The fate of our times is characterized by rationalization and intellectualization and, above all, by the “disenchantment of the world.” Precisely the ultimate and most sublime values have retreated from public life either into the transcendental realm of mystic life or into the brotherliness of direct and personal human relations. It is not accidental that our greatest art is intimate and not monumental.
-Max Weber (1864–1920), German sociologist. repr. in Essays in Sociology, eds. H.H. Gerth and C. Wright Mills (1946). “Science as a Vocation,” (1919).
The worst state of affairs is when science begins to concern itself with art.
-Paul Klee (1879–1940), Swiss artist. The Diaries of Paul Klee 1898-1918, no. 747, Jan. 1906 entry (1957, trans. 1965).
True science investigates and brings to human perception such truths and such knowledge as the people of a given time and society consider most important. Art transmits these truths from the region of perception to the region of emotion.
-Leo Tolstoy (1828–1910), Russian novelist, philosopher. repr. In Tolstoy on Art, ed. Aylmer Maude (1924). What Is Art? Ch. 10 (1898).
The wealthy are always surrounded by hangers-on; science and art are as well.
-Anton Pavlovich Chekhov (1860–1904), Russian author, playwright. The professor in A Boring Story, Works, vol. 7, p. 276, “Nauka.”
Thinking is seeing…. Every human science is based on deduction, which is a slow process of seeing by which we work up from the effect to the cause; or, in a wider sense, all poetry like every work of art proceeds from a swift vision of things.
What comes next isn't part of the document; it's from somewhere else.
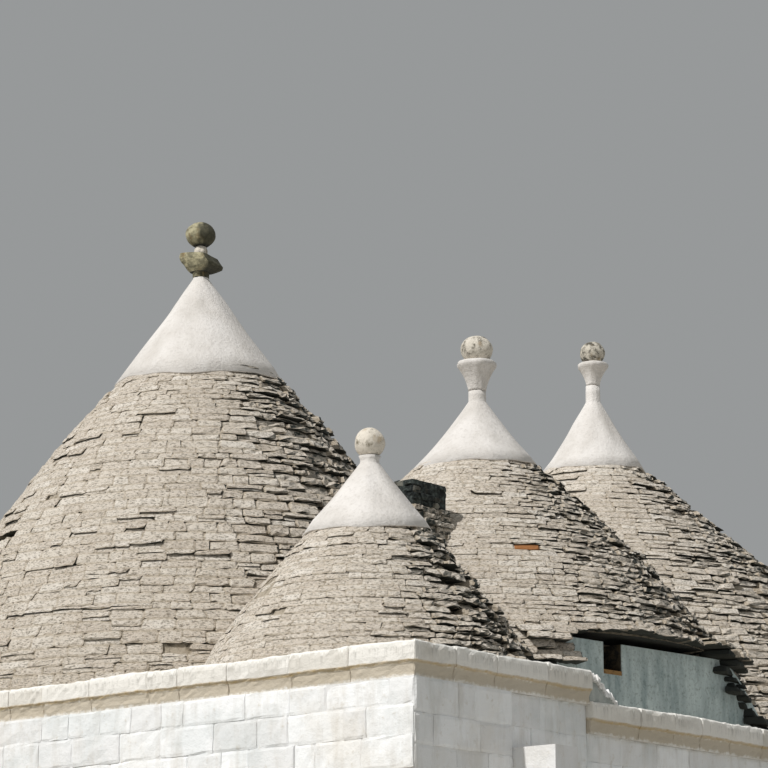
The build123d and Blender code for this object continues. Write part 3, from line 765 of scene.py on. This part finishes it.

-Honoré De Balzac (1799–1850), French novelist. Also in Le livre mystique, Werdet (1835), and in the Comédie humaine (1845, trans. 1971). Louis Lambert, in Louis Lambert, chapter VI, Notice a sur L. L. in the Nouveaux contes philosophiques (1832).
Nothing, it is true, is more common than for both Science and Art to pay homage to the spirit of the age, and for creative taste to accept the law of critical taste.
-Friedrich Von Schiller (1759–1805), German dramatist, poet, essayist. “Eighth Letter,” On the Aesthetic Education of Man (1795).